Set down the material exactly as given, please, from its first line through the line that includes "HINGE)[0] + 0.0006".

* Begin *

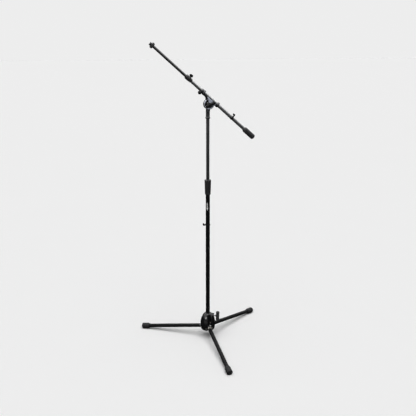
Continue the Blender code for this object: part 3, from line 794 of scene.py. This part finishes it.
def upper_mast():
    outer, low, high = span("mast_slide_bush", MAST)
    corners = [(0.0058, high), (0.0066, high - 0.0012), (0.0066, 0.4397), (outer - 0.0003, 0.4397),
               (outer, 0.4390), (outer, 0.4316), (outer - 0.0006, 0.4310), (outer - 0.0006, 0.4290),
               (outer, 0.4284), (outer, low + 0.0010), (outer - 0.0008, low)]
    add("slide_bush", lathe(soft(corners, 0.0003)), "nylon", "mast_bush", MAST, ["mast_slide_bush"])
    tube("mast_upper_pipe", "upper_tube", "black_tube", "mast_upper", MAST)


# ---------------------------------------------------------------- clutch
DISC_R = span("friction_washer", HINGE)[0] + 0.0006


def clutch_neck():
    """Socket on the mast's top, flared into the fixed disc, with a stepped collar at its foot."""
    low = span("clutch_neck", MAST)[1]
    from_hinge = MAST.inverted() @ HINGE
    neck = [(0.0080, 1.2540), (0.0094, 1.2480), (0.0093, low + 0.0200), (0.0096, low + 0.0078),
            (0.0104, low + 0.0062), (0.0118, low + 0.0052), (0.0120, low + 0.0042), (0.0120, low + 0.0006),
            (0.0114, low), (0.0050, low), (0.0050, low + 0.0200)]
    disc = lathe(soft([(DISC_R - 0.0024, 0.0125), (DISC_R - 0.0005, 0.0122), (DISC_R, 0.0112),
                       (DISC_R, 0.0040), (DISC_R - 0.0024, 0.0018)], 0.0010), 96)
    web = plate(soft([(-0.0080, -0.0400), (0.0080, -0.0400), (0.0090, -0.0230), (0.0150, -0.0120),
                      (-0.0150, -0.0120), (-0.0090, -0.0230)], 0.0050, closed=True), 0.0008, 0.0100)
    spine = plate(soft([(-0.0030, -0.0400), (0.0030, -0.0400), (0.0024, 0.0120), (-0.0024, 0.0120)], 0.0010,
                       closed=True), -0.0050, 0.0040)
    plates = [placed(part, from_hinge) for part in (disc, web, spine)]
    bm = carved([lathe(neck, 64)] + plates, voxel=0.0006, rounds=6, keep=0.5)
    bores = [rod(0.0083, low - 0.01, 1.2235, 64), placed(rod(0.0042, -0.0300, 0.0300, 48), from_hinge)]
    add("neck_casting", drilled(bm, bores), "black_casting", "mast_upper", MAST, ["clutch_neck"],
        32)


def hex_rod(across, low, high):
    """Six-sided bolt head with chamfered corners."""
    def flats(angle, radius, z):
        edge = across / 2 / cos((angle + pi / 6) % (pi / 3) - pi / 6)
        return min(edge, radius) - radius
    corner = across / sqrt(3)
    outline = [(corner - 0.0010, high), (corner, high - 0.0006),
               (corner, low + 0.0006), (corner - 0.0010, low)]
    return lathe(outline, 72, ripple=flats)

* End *

TASK RESULT:
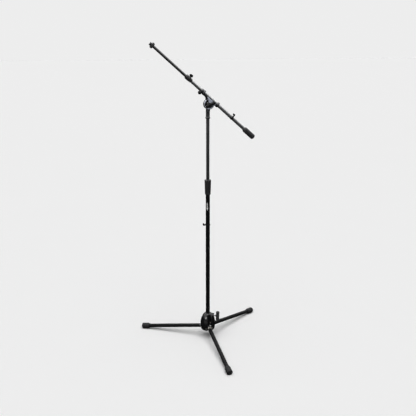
Continue the Blender code for this object: part 3, from line 794 of scene.py. This part finishes it.
def upper_mast():
    outer, low, high = span("mast_slide_bush", MAST)
    corners = [(0.0058, high), (0.0066, high - 0.0012), (0.0066, 0.4397), (outer - 0.0003, 0.4397),
               (outer, 0.4390), (outer, 0.4316), (outer - 0.0006, 0.4310), (outer - 0.0006, 0.4290),
               (outer, 0.4284), (outer, low + 0.0010), (outer - 0.0008, low)]
    add("slide_bush", lathe(soft(corners, 0.0003)), "nylon", "mast_bush", MAST, ["mast_slide_bush"])
    tube("mast_upper_pipe", "upper_tube", "black_tube", "mast_upper", MAST)


# ---------------------------------------------------------------- clutch
DISC_R = span("friction_washer", HINGE)[0] + 0.0006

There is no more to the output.